Safe Model-Free Q-Learning for Discrete-Time Fully Cooperative Multi-Input Systems with State and Control Constraints via Control Barrier Functions

This paper proposes a safe model-free Q-learning algorithm for fully cooperative multi-input discrete-time nonlinear systems subject to both state and control constraints. In the fully cooperative setting, all control inputs share a common performance index and cooperate to stabilize the system while satisfying prescribed safety constraints. Unlike existing approaches that require system dynamics knowledge or neural network identification, the proposed method employs tabular Q-learning to directly learn the optimal cooperative control policies from measured state transitions without any model information. Discrete-time exponential control barrier functions are integrated as a safety filter, ensuring forward invariance of the safe set at every time step during both learning and deployment.

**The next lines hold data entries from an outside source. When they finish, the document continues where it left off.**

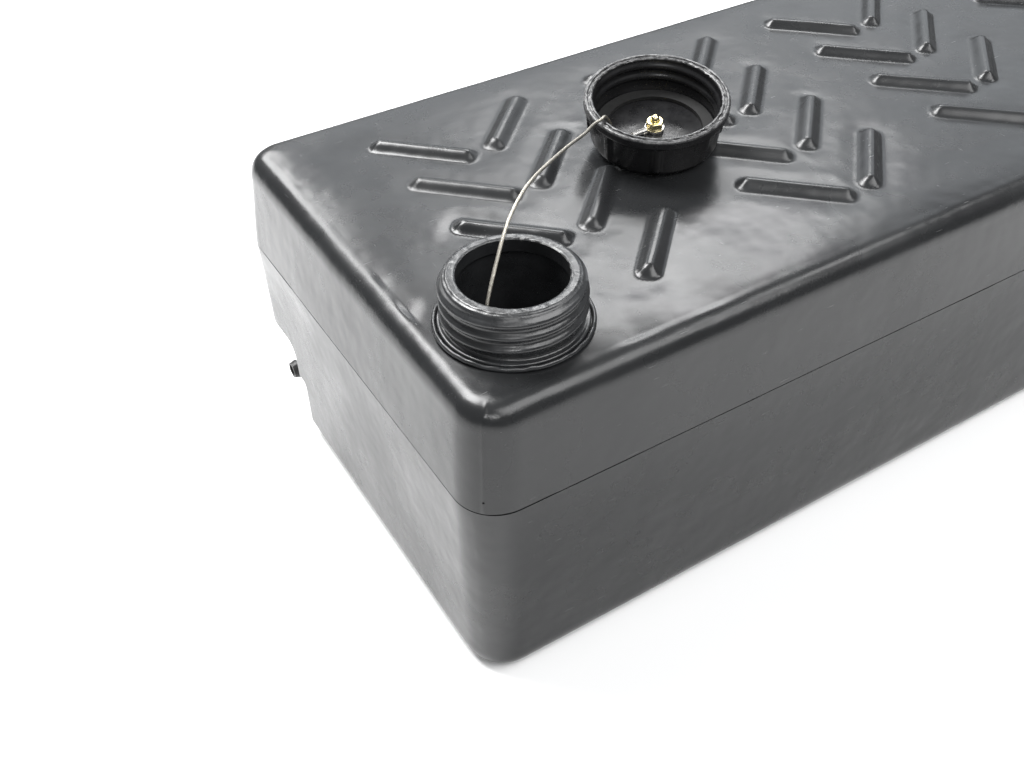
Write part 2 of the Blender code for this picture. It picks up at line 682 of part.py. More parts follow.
def tether_cable(frame, start):
    """The wire rope: up out of the neck, over in a low arch and down over the cap's rim to its bolt."""
    height = CAP_FLOOR + GAP + BARREL_RADIUS
    barrel = math.degrees(CAP_TERMINAL_AZIMUTH)
    into_cap = (
        (CAP_RIM_RADIUS + 0.0040, barrel + 9, CAP_HEIGHT + 0.0034),
        (CAP_RIM_RADIUS - 0.0020, barrel + 7, CAP_HEIGHT + 0.0022),
        (CAP_BORE_RADIUS - 0.0005, barrel + 4, CAP_HEIGHT + 0.0012),
        (CAP_BORE_RADIUS - 0.0044, barrel + 2, CAP_HEIGHT - 0.0040),
        (0.0325, barrel, CAP_HEIGHT - 0.0120),
        (0.0290, barrel, 0.0115),
        (0.0250, barrel, height + 0.0016),
        (BARREL_END + 0.0040, barrel, height + 0.0003),
        (BARREL_END + GAP, barrel, height),
    )
    route = [start, start + Vector((0, 0, 0.005))]
    route += [NECK_CENTRE + Vector(offset) for offset in CABLE_ARCH_FROM_NECK]
    for radius, degrees, level in into_cap:
        angle = math.radians(degrees)
        local = Vector((radius * math.cos(angle), radius * math.sin(angle), level))
        route.append(frame.matrix_world @ local)
    curve = bpy.data.curves.new("tether_cable", "CURVE")
    curve.dimensions = "3D"
    curve.bevel_depth = CABLE_DIAMETER / 2
    curve.bevel_resolution = 2
    curve.use_fill_caps = True
    points = smooth_route(route, 60)
    spline = curve.splines.new("POLY")
    spline.points.add(len(points) - 1)
    for point, co in zip(spline.points, points):
        point.co = (*co, 1.0)
    curve.materials.append(MATERIALS["cable_steel"])
    cable = bpy.data.objects.new("tether_cable", curve)
    PARTS.objects.link(cable)
    return cable


def outlet():
    """Insert, seal, lock nut and elbow on the recessed back wall. Their own Z runs along +Y."""
    frame = bpy.data.objects.new("outlet_frame", None)
    PARTS.objects.link(frame)
    frame.rotation_euler = (-math.pi / 2, 0, 0)
    frame.location = (OUTLET_X, RECESS_WALL_Y, OUTLET_HEIGHT)
    bpy.context.view_layer.update()
    face = INSERT_PROUD
    flat_ring(
        "outlet_insert", INSERT_BORE, INSERT_RADIUS, face - INSERT_LENGTH, face, "brass", frame
    )
    low = face + GAP
    high = low + SEAL_THICKNESS
    flat_ring("outlet_seal", INSERT_BORE, SEAL_RADIUS, low, high, "seal_rubber", frame)
    low = high + GAP
    nut_high = low + LOCK_NUT_HEIGHT
    nut = hexagon("outlet_lock_nut", LOCK_NUT_FLATS, low, nut_high, "fitting_plastic", frame)
    boolean(nut, cylinder("lock_nut_hole", INSERT_BORE, -PAST, 3 * PAST, parent=frame))

    spigot = INSERT_BORE - SPIGOT_GAP
    corner = OUTLET_STAND_OFF
    tail = OUTLET_FROM_END - OUTLET_TAIL_END
    bend = ELBOW_RADIUS
    points = [(0, 0, face - INSERT_LENGTH + 0.002), (0, 0, nut_high + 0.0010)]
    radii = [spigot, spigot]
    points += [(0, 0, nut_high + 0.0012), (0, 0, corner - bend - 0.001)]
    radii += [ELBOW_RADIUS, ELBOW_RADIUS]
    for index in range(1, 6):
        angle = math.pi / 2 * index / 6
        x = -bend * (1 - math.cos(angle))
        points.append((x, 0, corner - bend * (1 - math.sin(angle))))
        radii.append(ELBOW_RADIUS)
    points += [(-bend - 0.002, 0, corner), (-bend - 0.0025, 0, corner)]
    radii += [ELBOW_RADIUS, TAIL_RADIUS]
    for index in range(BARB_COUNT):
        root = tail - (BARB_COUNT - index) * BARB_PITCH
        points += [(-root, 0, corner), (-root - 0.0002, 0, corner)]
        radii += [TAIL_RADIUS, BARB_RADIUS]
    points.append((-tail, 0, corner))
    radii.append(TAIL_RADIUS - 0.0002)
    elbow = tube_mesh("outlet_elbow", points, radii, "fitting_plastic", frame, 6)
    bore = [(0, 0, face - INSERT_LENGTH - 0.003), (0, 0, corner - bend)]
    for index in range(1, 6):
        angle = math.pi / 2 * index / 6
        x = -bend * (1 - math.cos(angle))
        bore.append((x, 0, corner - bend * (1 - math.sin(angle))))
    bore += [(-bend, 0, corner), (-tail - 0.003, 0, corner)]
    cutter = tube_mesh("elbow_bore", bore, [ELBOW_BORE] * len(bore), parent=frame, resolution=6)
    boolean(elbow, cutter)


def main():
    tank_shells()
    seam_weld()
    filler_neck()
    frame = cap_frame()
    filler_cap(frame)
    cap_hardware(frame)
    start = anchor()
    tether_cable(frame, start)
    outlet()


main()
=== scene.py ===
import json
import math

import bpy
from mathutils import Matrix, Vector, noise


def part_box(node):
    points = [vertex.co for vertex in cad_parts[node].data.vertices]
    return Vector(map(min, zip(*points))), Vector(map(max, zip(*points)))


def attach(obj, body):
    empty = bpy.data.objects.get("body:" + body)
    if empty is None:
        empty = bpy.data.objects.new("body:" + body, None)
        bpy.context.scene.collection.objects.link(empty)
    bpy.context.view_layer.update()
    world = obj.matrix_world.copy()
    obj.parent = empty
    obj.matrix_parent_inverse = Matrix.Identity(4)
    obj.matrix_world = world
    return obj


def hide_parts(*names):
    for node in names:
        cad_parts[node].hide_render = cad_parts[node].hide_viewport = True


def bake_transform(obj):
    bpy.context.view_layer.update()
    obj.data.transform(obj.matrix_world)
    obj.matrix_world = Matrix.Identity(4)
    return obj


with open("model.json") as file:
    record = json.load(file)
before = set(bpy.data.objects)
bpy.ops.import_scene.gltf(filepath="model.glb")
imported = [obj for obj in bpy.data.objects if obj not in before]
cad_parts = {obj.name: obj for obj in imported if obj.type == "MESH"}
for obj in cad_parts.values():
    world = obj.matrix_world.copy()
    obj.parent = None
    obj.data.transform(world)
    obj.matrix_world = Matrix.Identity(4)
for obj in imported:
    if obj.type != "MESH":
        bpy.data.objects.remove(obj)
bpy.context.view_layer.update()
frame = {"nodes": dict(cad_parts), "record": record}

MM = 0.001
GAP = 0.3 * MM  # left between pieces that touch

# ---------------------------------------------------------------- sizes taken from the frame

UPPER_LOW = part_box("tank_upper_shell")[0]
LOWER_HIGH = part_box("tank_lower_shell")[1]
NECK_LOW, NECK_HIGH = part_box("filler_neck")
BEAD_LOW, BEAD_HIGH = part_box("neck_weld_bead")
HALF_LENGTH = LOWER_HIGH.x
HALF_WIDTH = LOWER_HIGH.y
TOP = BEAD_LOW.z - GAP
SEAM_TOP = UPPER_LOW.z
SEAM_LOW = LOWER_HIGH.z
NECK = Vector(((BEAD_LOW.x + BEAD_HIGH.x) / 2, (BEAD_LOW.y + BEAD_HIGH.y) / 2, TOP))
LIP_TOP = NECK_HIGH.z
WALL = 5 * MM
CORNER = 26 * MM
UPPER_LEAN = 4.2 * MM
UPPER_EDGE = 15 * MM
LOWER_LEAN = 0.8 * MM
LOWER_EDGE = 13 * MM

RIB_COLUMNS = 4
RIB_ROWS = 4
RIB_COLUMN_PITCH = 169 * MM
RIB_ROW_PITCH = 56 * MM
RIB_FIRST_FROM_END = 131.7 * MM
RIB_FIRST_FROM_BACK = 105.5 * MM
RIB_PAIR_SHIFT = (12.9 * MM, 2.6 * MM)
RIB_HALF_LENGTH = 36.5 * MM
RIB_HALF_WIDTH = 7.8 * MM
RIB_HEIGHT = 5.0 * MM
RIB_SLOPE = 6.0 * MM

RECESS_DEPTH = 57 * MM
RECESS_HEIGHT = 76 * MM
STEP_DEPTH = 10 * MM
STEP_HEIGHT = 48 * MM
OUTLET_FROM_END = 36 * MM
OUTLET_FROM_BACK = 67 * MM
OUTLET_HEIGHT = 41.2 * MM

NECK_BORE = 32.0 * MM
NECK_SPIGOT = 36.0 * MM
NECK_WALL_OUTSIDE = 37.4 * MM
NECK_FLANGE = 41.2 * MM
THREAD_PITCH = 7.8 * MM

CAP_HEIGHT = 30 * MM
CAP_FLOOR = 4 * MM
CAP_RIM = 46.0 * MM
CAP_BORE = 40.4 * MM
CAP_LUGS = 8
HEX_FLATS = 10 * MM

TURN = next(j for j in frame["record"]["behaviour"]["joints"] if j["name"] == "cap_turn")
CAP_BASE = Vector(TURN["pos_m"])
CAP_UP = Vector(TURN["axis"]).normalized()
CAP_TILT = Vector((0, 0, 1)).rotation_difference(CAP_UP).to_matrix().to_4x4()
CAP_PLACE = Matrix.Translation(CAP_BASE) @ CAP_TILT

# ---------------------------------------------------------------- camera

CAMERA_PLACE = (-0.5604, -0.4909, 0.5730)
YAW = math.radians(30.23)
DOWN = math.radians(41.89)
ROLL = math.radians(-1.74)

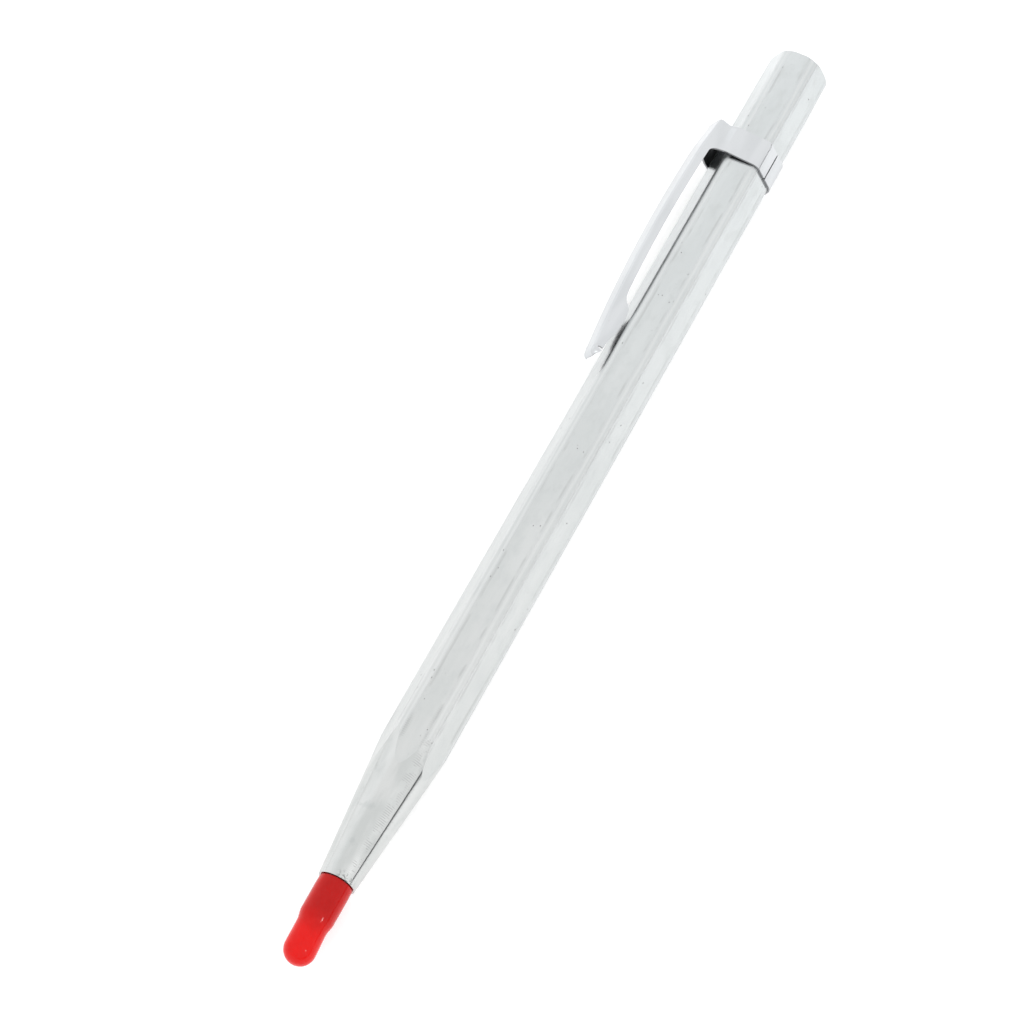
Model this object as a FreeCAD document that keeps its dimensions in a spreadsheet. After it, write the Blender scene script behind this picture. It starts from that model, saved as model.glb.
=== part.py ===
"""Pocket scriber: a hexagonal barrel with a turned nose, a pressed-in point, a spring clip and a tip guard.

Every piece is drawn along its own X axis with the nose end of the barrel at x = 0 and the tail at +X.
Its Placement then puts it in the tool's frame: +Z up, X along the tool from the point to the tail, and
the origin on the flat that the scriber rests on, under the axis, halfway along the barrel.
"""

import FreeCAD, Part
import math
import os
import Sketcher

doc = FreeCAD.newDocument("scriber")
sheet = doc.addObject("Spreadsheet::Sheet", "sizes")

SIZES = [
    # barrel: hexagonal bar with a turned nose
    ("across_flats", 8.0),
    ("barrel_length", 141.0),
    ("bar_edge_radius", 0.6),
    ("nose_diameter", 5.0),
    ("nose_half_angle", 5.25),
    ("tail_face_diameter", 8.2),
    # point holder: turned steel sleeve pressed in the nose
    ("holder_diameter", 3.5),
    ("holder_seat", 12.0),
    ("holder_reach", 6.0),
    ("holder_chamfer", 0.3),
    ("drill_point_length", 1.0),
    # carbide point in the holder
    ("point_diameter", 1.8),
    ("point_seat", 7.0),
    ("point_reach", 4.5),
    ("point_cone_length", 3.4),
    ("point_tip_radius", 0.06),
    # tip guard: soft cap pushed over the holder
    ("guard_fit", 0.05),
    ("guard_wall", 0.5),
    ("guard_mouth_gap", 0.12),
    ("guard_bulb_diameter", 4.2),
    ("guard_waist_depth", 0.06),
    ("guard_shoulder", 1.1),
    ("guard_end_gap", 0.8),
    ("guard_lip_radius", 0.15),
    # clip: band round the bar
    ("clip_thickness", 0.3),
    ("clip_facet_angle", 60.0),
    ("band_fit", 0.03),
    ("band_bend_radius", 0.3),
    ("band_width", 4.6),
    ("band_to_tail", 16.4),
    ("band_lift", 0.4),
    ("band_shoulder_depth", 1.7),
    ("seam_gap", 0.25),
    # clip: channel-shaped arm
    ("arm_length", 38.3),
    ("channel_root_width", 3.65),
    ("channel_tip_width", 2.7),
    ("channel_depth", 1.25),
    ("fold_radius", 0.6),
    ("back_radius", 235.0),
    ("back_crown_height", 3.83),
    ("back_crown_to_band", 11.6),
    ("root_length", 1.5),
    ("root_corner_radius", 1.0),
    ("flex_gap", 0.02),
    ("lobe_gap", 0.35),
    ("lobe_to_tip", 5.9),
    ("lobe_length", 3.4),
    ("lobe_step", 1.2),
    ("lobe_rise", 0.1),
    ("tip_depth", 0.8),
    ("tip_length", 1.6),
]
VALUES = dict(SIZES)
for row, (alias, value) in enumerate(SIZES, start=1):
    sheet.set(f"A{row}", alias)
    sheet.set(f"B{row}", str(value))
    sheet.setAlias(f"B{row}", alias)
doc.recompute()


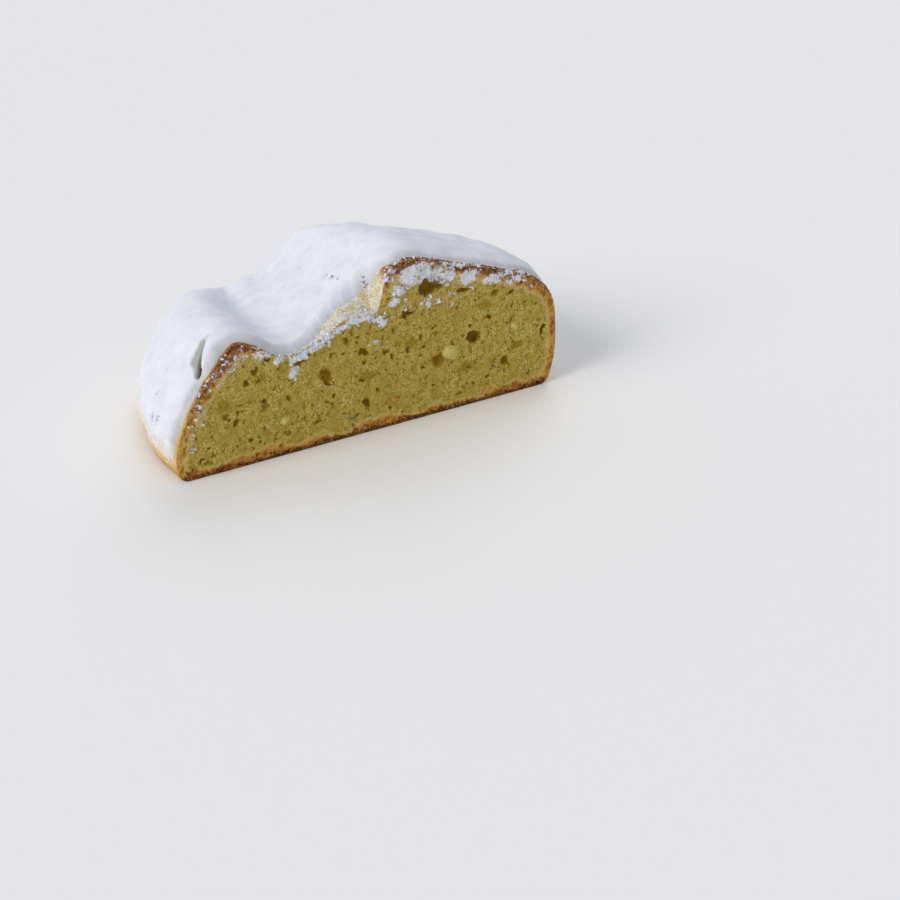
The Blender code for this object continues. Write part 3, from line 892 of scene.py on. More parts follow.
    def read(self, values: np.ndarray, x: np.ndarray, z: np.ndarray) -> np.ndarray:
        """Reads a map between its grid points.

        Args:
            values: the map.
            x: places across.
            z: heights.

        Returns:
            The map's value at each place.
        """
        column = np.clip((x - self.low[0]) / self.cell, 0.0, values.shape[1] - 1.001)
        row = np.clip((z - self.low[1]) / self.cell, 0.0, values.shape[0] - 1.001)
        j, i = column.astype(int), row.astype(int)
        u, v = column - j, row - i
        lower = values[i, j] * (1.0 - u) + values[i, j + 1] * u
        upper = values[i + 1, j] * (1.0 - u) + values[i + 1, j + 1] * u
        return lower * (1.0 - v) + upper * v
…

The constrained value iteration framework guarantees convergence to the optimal safe policies without requiring initial admissible control policies. Theoretical analysis establishes both the safety guarantee via barrier function conditions and convergence of the iterative scheme. Two numerical examples are presented: a two-input nonlinear system with linear state constraints and a three-input nonlinear system with an elliptical state constraint. Simulation results demonstrate that the proposed algorithm achieves a 100\% safety rate across all tested initial conditions, while unconstrained Q-learning violates safety in 40--60\% of cases. The model-free nature and guaranteed safety make the approach attractive for safety-critical applications where system dynamics are unknown.